The spokesman said the Brexit White Paper published last month following the Cabinet summit at Chequers was recognised by Brussels as “a significant move”.
“Following the publication of the White Paper, we are now in a serious conversation across a broad range of issues with the EU,” he said.
“They recognise that the White Paper represents a significant move by the UK and now they need to respond”.
Responding to a Financial Times report that Chancellor Philip Hammond had privately warned City bankers to seek non-European business in preparation for possible restrictions on access to EU markets, the PM’s spokesman insisted the Chequers deal represented “the best option for getting a good deal for the City”.

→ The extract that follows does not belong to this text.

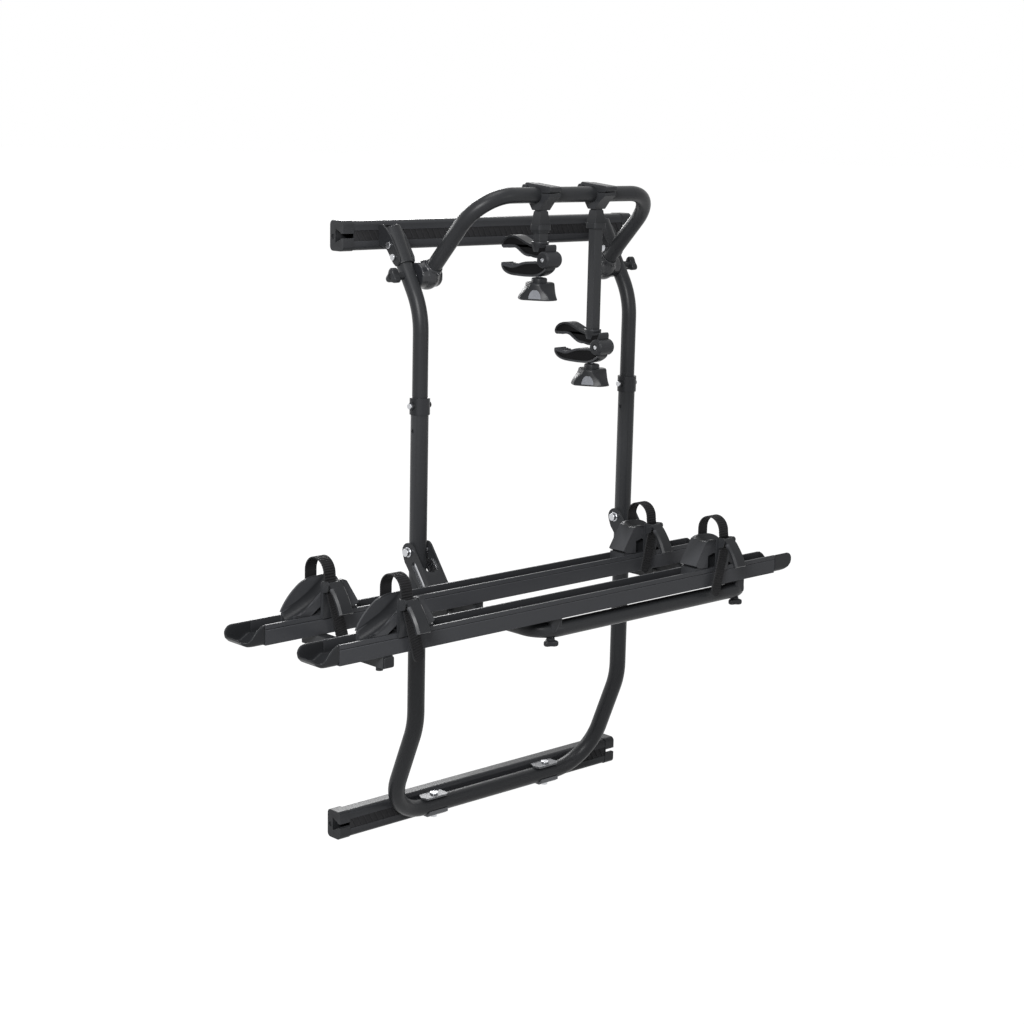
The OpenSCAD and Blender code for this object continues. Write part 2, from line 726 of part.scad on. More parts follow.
module hanger_body() {
    ear_r = 6.5;
    difference() {
        union() {
            along_x(-hanger_w / 2, hanger_w / 2) {
                polygon([
                    [lever_hinge[0] + ear_r, lever_hinge[1]], [lever_hinge[0] + ear_r - 2, 0],
                    [20, -14], [neck_w / 2 + 1, neck_z], [-neck_w / 2 - 1, neck_z], [-22, -14],
                    [-38, -2], [-39, 4], [18, 4], [24, 8], [lever_hinge[0] - ear_r, lever_hinge[1]]
                ]);
                translate(lever_hinge) circle(r = ear_r);
            }
            translate([-neck_w / 2, -neck_w / 2, neck_z - 3]) cube([neck_w, neck_w, 6]);
            intersection() {
                along_x(-20, 20) polygon([
                    [-12.5, housing_z], [12.5, housing_z], [9.5, neck_z - 2], [-9.5, neck_z - 2]
                ]);
                along_y(-20, 20) polygon([
                    [-14.5, housing_z], [14.5, housing_z], [10, neck_z - 2], [-10, neck_z - 2]
                ]);
            }
            translate([0, 0, flange_z]) linear_extrude(housing_z - flange_z + over)
                round_box(33, 29, 6);
            children();
        }
        rod_x(-hanger_w, hanger_w, 0, 0, up_d + 2 * run);
        translate([-arm_w / 2 - run, -arm_t / 2 - run, flange_z - 10])
            cube([arm_w + 2 * run, arm_t + 2 * run, socket_top + seat - flange_z + 10]);
        along_x(-hanger_w / 4 - seat, hanger_w / 4 + seat) translate(lever_hinge)
            translate([-ear_r - 2, -ear_r - 1]) square([2 * ear_r + 3, 3 * ear_r]);
        rod_x(-hanger_w, hanger_w, lever_hinge[0], lever_hinge[1], 5 + 2 * run);
    }
    rod_x(-hanger_w / 2, hanger_w / 2, lever_hinge[0], lever_hinge[1], 5);
}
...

The White Paper proposal “preserves the mutual benefits of integrated markets, protects stability and preserves the City’s global reach,” he said.
Mrs May had always stressed the importance of a “pragmatic and practical” approach to Brexit, said the spokesman, citing her speech in Munich in February in which she warned against allowing “competition between partners, rigid institutional restrictions or a deep-seated ideology” getting in the way of co-operation.
His comments came days after Mrs May held private talks with Emmanuel Macron at the French President’s Mediterranean holiday retreat of Fort Bregancon.
The European Commission rejected Dr Fox’s claim that “intransigence” from Brussels was getting in the way of a solution.
A Commission spokeswoman said Brussels was “working day and night, 24/7, for a deal” and would publish an agenda in due course for talks at official level on August 16-17.
Mrs May’s spokesman played down suggestions that the UK was trying to bypass Mr Barnier by seeking direct contacts with ministers of the 27 remaining member states.
The spokesman said negotiations were taking place with the European Commission and had seen “very active engagement” from Brexit Secretary Dominic Raab, while there had also been “conversations” at ministerial and prime ministerial level with the EU27 nations.
Solicitor General Robert Buckland indicated that the Government believes the leaders of the 27 EU states will come to play a more significant role as the deadline for a deal approaches in the autumn.
“The reality is that, as we get close to the wire, the views of the member states will become more important,” he told BBC Radio 4’s Westminster Hour.
And he indicated that the House of Commons’ Christmas break may have to be cut short if negotiations drag on beyond the target of October.
“The clock is ticking, parliamentary time will be very tight,” he said.”We are going to have to perhaps look at a few recesses and actually the time that we use in Parliament in order to make sure that everything is thoroughly debated.”
But Mrs May’s spokesman played down the possibility that Brexit could eat into the parliamentary recess, saying he expected legislation to be “debated by MPs in the usual way”.
Government sources have suggested that the EU’s own Lisbon Treaty could legally require Brussels to work towards a deal, the Telegraph reported.
Article 8 of the treaty states that the EU must “develop a special relationship with neighbouring countries, aiming to establish an area of prosperity and good neighbourliness, founded on the values of the Union and characterised by close and peaceful relations based on co-operation”.
Mr Davis said: “The Lisbon Treaty requires them to come up with a workable arrangement and that’s certainly not the description of their behaviour at the moment.”
Labour warned that a no-deal scenario would be a “catastrophic failure of government”.
Shadow Brexit secretary Sir Keir Starmer said Mrs May’s “reckless red lines” had contributed to the difficulties, along with splits in the Tory ranks and “fantasy Brexiteer promises”.